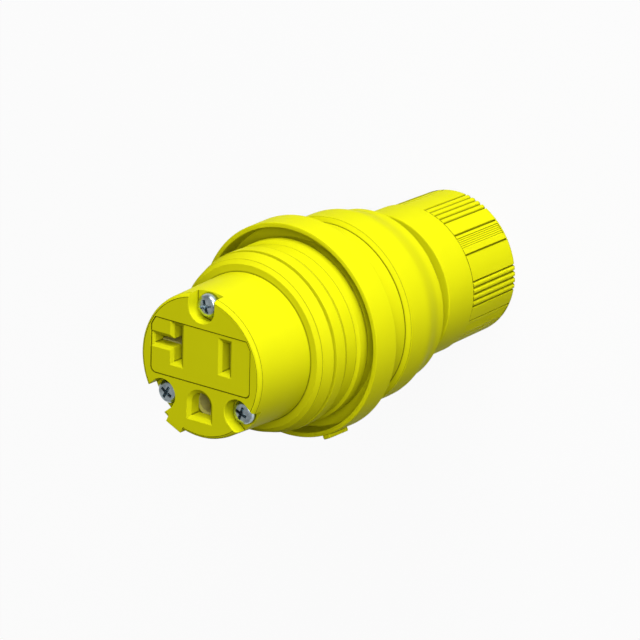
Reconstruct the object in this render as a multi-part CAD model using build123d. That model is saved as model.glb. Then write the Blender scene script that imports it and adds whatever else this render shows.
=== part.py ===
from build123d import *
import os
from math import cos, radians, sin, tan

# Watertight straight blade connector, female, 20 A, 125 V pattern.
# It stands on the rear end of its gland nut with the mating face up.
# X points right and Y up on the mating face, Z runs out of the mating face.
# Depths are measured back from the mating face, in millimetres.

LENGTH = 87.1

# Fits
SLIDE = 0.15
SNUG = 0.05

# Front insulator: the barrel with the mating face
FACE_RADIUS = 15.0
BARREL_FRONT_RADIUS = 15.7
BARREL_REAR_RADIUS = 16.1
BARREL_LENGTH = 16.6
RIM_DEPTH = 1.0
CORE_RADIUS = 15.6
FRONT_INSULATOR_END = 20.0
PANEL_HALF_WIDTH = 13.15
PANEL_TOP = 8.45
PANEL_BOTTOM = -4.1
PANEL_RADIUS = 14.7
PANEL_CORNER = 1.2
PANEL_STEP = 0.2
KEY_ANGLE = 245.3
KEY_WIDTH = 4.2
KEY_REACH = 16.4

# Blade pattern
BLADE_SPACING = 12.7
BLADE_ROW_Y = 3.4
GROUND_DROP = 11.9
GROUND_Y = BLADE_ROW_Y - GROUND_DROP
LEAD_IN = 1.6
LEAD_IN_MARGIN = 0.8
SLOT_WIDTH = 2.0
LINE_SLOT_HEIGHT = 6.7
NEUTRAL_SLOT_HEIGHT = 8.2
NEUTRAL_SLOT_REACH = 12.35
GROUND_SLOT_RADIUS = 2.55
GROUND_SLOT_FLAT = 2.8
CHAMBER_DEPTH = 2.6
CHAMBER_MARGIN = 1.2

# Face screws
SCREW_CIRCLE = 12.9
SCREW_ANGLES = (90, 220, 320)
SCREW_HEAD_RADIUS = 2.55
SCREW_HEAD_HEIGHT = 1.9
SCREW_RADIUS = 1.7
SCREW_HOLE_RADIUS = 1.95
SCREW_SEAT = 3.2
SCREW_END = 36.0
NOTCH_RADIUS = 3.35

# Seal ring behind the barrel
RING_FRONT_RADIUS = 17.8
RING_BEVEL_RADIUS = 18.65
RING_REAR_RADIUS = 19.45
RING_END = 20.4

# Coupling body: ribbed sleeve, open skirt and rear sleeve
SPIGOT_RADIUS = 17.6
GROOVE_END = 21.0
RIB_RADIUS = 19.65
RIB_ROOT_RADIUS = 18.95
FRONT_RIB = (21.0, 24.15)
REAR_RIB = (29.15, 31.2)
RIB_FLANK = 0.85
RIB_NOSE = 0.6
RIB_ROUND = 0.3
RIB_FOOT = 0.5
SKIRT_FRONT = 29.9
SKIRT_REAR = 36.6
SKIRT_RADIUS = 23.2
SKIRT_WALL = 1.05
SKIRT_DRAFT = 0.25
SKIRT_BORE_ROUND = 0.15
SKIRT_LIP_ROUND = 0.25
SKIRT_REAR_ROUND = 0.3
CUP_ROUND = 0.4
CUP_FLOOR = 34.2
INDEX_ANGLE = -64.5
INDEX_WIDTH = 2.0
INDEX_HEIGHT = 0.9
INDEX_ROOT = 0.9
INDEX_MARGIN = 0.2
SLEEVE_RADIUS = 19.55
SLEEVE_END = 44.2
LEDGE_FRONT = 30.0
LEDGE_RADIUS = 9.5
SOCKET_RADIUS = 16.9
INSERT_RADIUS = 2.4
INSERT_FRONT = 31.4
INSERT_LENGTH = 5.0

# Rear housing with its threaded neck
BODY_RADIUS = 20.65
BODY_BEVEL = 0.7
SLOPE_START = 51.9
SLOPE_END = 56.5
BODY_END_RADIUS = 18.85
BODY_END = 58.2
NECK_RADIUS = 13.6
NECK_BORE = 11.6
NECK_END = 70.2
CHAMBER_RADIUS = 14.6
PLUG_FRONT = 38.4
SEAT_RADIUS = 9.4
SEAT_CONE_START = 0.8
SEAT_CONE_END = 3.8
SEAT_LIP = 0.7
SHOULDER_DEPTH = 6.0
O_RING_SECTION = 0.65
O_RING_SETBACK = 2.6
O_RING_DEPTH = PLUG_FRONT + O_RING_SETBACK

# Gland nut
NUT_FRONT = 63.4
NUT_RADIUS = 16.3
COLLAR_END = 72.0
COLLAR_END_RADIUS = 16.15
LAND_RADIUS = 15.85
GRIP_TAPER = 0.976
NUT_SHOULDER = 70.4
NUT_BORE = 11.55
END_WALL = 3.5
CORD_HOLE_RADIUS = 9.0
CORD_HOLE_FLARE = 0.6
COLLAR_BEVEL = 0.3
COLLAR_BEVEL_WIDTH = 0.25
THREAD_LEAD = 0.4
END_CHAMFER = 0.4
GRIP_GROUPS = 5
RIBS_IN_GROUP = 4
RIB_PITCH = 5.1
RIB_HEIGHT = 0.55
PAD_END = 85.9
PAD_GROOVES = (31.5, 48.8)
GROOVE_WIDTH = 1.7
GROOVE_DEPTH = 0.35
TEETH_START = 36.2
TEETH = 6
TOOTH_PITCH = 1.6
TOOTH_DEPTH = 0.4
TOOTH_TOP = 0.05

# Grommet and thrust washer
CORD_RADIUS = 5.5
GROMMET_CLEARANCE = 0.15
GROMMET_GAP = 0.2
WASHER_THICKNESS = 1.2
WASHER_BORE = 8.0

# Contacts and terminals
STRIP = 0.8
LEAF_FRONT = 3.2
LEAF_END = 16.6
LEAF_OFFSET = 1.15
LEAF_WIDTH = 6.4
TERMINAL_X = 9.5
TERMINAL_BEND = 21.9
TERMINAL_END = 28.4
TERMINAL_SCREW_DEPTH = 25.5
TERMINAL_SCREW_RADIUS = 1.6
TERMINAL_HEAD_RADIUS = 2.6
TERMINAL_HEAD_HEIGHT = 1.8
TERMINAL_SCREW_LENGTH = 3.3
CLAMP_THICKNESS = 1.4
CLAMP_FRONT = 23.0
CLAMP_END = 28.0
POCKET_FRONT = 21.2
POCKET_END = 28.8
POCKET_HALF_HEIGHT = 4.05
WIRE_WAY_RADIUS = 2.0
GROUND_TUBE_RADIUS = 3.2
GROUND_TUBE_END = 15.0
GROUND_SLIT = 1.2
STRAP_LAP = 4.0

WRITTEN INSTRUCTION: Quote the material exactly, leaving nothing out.

ANSWER TO THE EXERCISE:
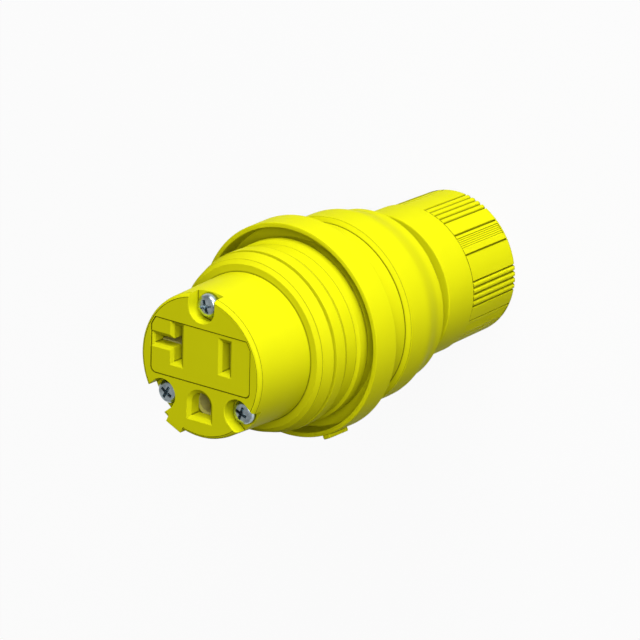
Reconstruct the object in this render as a multi-part CAD model using build123d. That model is saved as model.glb. Then write the Blender scene script that imports it and adds whatever else this render shows.
=== part.py ===
from build123d import *
import os
from math import cos, radians, sin, tan

# Watertight straight blade connector, female, 20 A, 125 V pattern.
# It stands on the rear end of its gland nut with the mating face up.
# X points right and Y up on the mating face, Z runs out of the mating face.
# Depths are measured back from the mating face, in millimetres.

LENGTH = 87.1

# Fits
SLIDE = 0.15
SNUG = 0.05

# Front insulator: the barrel with the mating face
FACE_RADIUS = 15.0
BARREL_FRONT_RADIUS = 15.7
BARREL_REAR_RADIUS = 16.1
BARREL_LENGTH = 16.6
RIM_DEPTH = 1.0
CORE_RADIUS = 15.6
FRONT_INSULATOR_END = 20.0
PANEL_HALF_WIDTH = 13.15
PANEL_TOP = 8.45
PANEL_BOTTOM = -4.1
PANEL_RADIUS = 14.7
PANEL_CORNER = 1.2
PANEL_STEP = 0.2
KEY_ANGLE = 245.3
KEY_WIDTH = 4.2
KEY_REACH = 16.4

# Blade pattern
BLADE_SPACING = 12.7
BLADE_ROW_Y = 3.4
GROUND_DROP = 11.9
GROUND_Y = BLADE_ROW_Y - GROUND_DROP
LEAD_IN = 1.6
LEAD_IN_MARGIN = 0.8
SLOT_WIDTH = 2.0
LINE_SLOT_HEIGHT = 6.7
NEUTRAL_SLOT_HEIGHT = 8.2
NEUTRAL_SLOT_REACH = 12.35
GROUND_SLOT_RADIUS = 2.55
GROUND_SLOT_FLAT = 2.8
CHAMBER_DEPTH = 2.6
CHAMBER_MARGIN = 1.2

# Face screws
SCREW_CIRCLE = 12.9
SCREW_ANGLES = (90, 220, 320)
SCREW_HEAD_RADIUS = 2.55
SCREW_HEAD_HEIGHT = 1.9
SCREW_RADIUS = 1.7
SCREW_HOLE_RADIUS = 1.95
SCREW_SEAT = 3.2
SCREW_END = 36.0
NOTCH_RADIUS = 3.35

# Seal ring behind the barrel
RING_FRONT_RADIUS = 17.8
RING_BEVEL_RADIUS = 18.65
RING_REAR_RADIUS = 19.45
RING_END = 20.4

# Coupling body: ribbed sleeve, open skirt and rear sleeve
SPIGOT_RADIUS = 17.6
GROOVE_END = 21.0
RIB_RADIUS = 19.65
RIB_ROOT_RADIUS = 18.95
FRONT_RIB = (21.0, 24.15)
REAR_RIB = (29.15, 31.2)
RIB_FLANK = 0.85
RIB_NOSE = 0.6
RIB_ROUND = 0.3
RIB_FOOT = 0.5
SKIRT_FRONT = 29.9
SKIRT_REAR = 36.6
SKIRT_RADIUS = 23.2
SKIRT_WALL = 1.05
SKIRT_DRAFT = 0.25
SKIRT_BORE_ROUND = 0.15
SKIRT_LIP_ROUND = 0.25
SKIRT_REAR_ROUND = 0.3
CUP_ROUND = 0.4
CUP_FLOOR = 34.2
INDEX_ANGLE = -64.5
INDEX_WIDTH = 2.0
INDEX_HEIGHT = 0.9
INDEX_ROOT = 0.9
INDEX_MARGIN = 0.2
SLEEVE_RADIUS = 19.55
SLEEVE_END = 44.2
LEDGE_FRONT = 30.0
LEDGE_RADIUS = 9.5
SOCKET_RADIUS = 16.9
INSERT_RADIUS = 2.4
INSERT_FRONT = 31.4
INSERT_LENGTH = 5.0

# Rear housing with its threaded neck
BODY_RADIUS = 20.65
BODY_BEVEL = 0.7
SLOPE_START = 51.9
SLOPE_END = 56.5
BODY_END_RADIUS = 18.85
BODY_END = 58.2
NECK_RADIUS = 13.6
NECK_BORE = 11.6
NECK_END = 70.2
CHAMBER_RADIUS = 14.6
PLUG_FRONT = 38.4
SEAT_RADIUS = 9.4
SEAT_CONE_START = 0.8
SEAT_CONE_END = 3.8
SEAT_LIP = 0.7
SHOULDER_DEPTH = 6.0
O_RING_SECTION = 0.65
O_RING_SETBACK = 2.6
O_RING_DEPTH = PLUG_FRONT + O_RING_SETBACK

# Gland nut
NUT_FRONT = 63.4
NUT_RADIUS = 16.3
COLLAR_END = 72.0
COLLAR_END_RADIUS = 16.15
LAND_RADIUS = 15.85
GRIP_TAPER = 0.976
NUT_SHOULDER = 70.4
NUT_BORE = 11.55
END_WALL = 3.5
CORD_HOLE_RADIUS = 9.0
CORD_HOLE_FLARE = 0.6
COLLAR_BEVEL = 0.3
COLLAR_BEVEL_WIDTH = 0.25
THREAD_LEAD = 0.4
END_CHAMFER = 0.4
GRIP_GROUPS = 5
RIBS_IN_GROUP = 4
RIB_PITCH = 5.1
RIB_HEIGHT = 0.55
PAD_END = 85.9
PAD_GROOVES = (31.5, 48.8)
GROOVE_WIDTH = 1.7
GROOVE_DEPTH = 0.35
TEETH_START = 36.2
TEETH = 6
TOOTH_PITCH = 1.6
TOOTH_DEPTH = 0.4
TOOTH_TOP = 0.05

# Grommet and thrust washer
CORD_RADIUS = 5.5
GROMMET_CLEARANCE = 0.15
GROMMET_GAP = 0.2
WASHER_THICKNESS = 1.2
WASHER_BORE = 8.0

# Contacts and terminals
STRIP = 0.8
LEAF_FRONT = 3.2
LEAF_END = 16.6
LEAF_OFFSET = 1.15
LEAF_WIDTH = 6.4
TERMINAL_X = 9.5
TERMINAL_BEND = 21.9
TERMINAL_END = 28.4
TERMINAL_SCREW_DEPTH = 25.5
TERMINAL_SCREW_RADIUS = 1.6
TERMINAL_HEAD_RADIUS = 2.6
TERMINAL_HEAD_HEIGHT = 1.8
TERMINAL_SCREW_LENGTH = 3.3
CLAMP_THICKNESS = 1.4
CLAMP_FRONT = 23.0
CLAMP_END = 28.0
POCKET_FRONT = 21.2
POCKET_END = 28.8
POCKET_HALF_HEIGHT = 4.05
WIRE_WAY_RADIUS = 2.0
GROUND_TUBE_RADIUS = 3.2
GROUND_TUBE_END = 15.0
GROUND_SLIT = 1.2
STRAP_LAP = 4.0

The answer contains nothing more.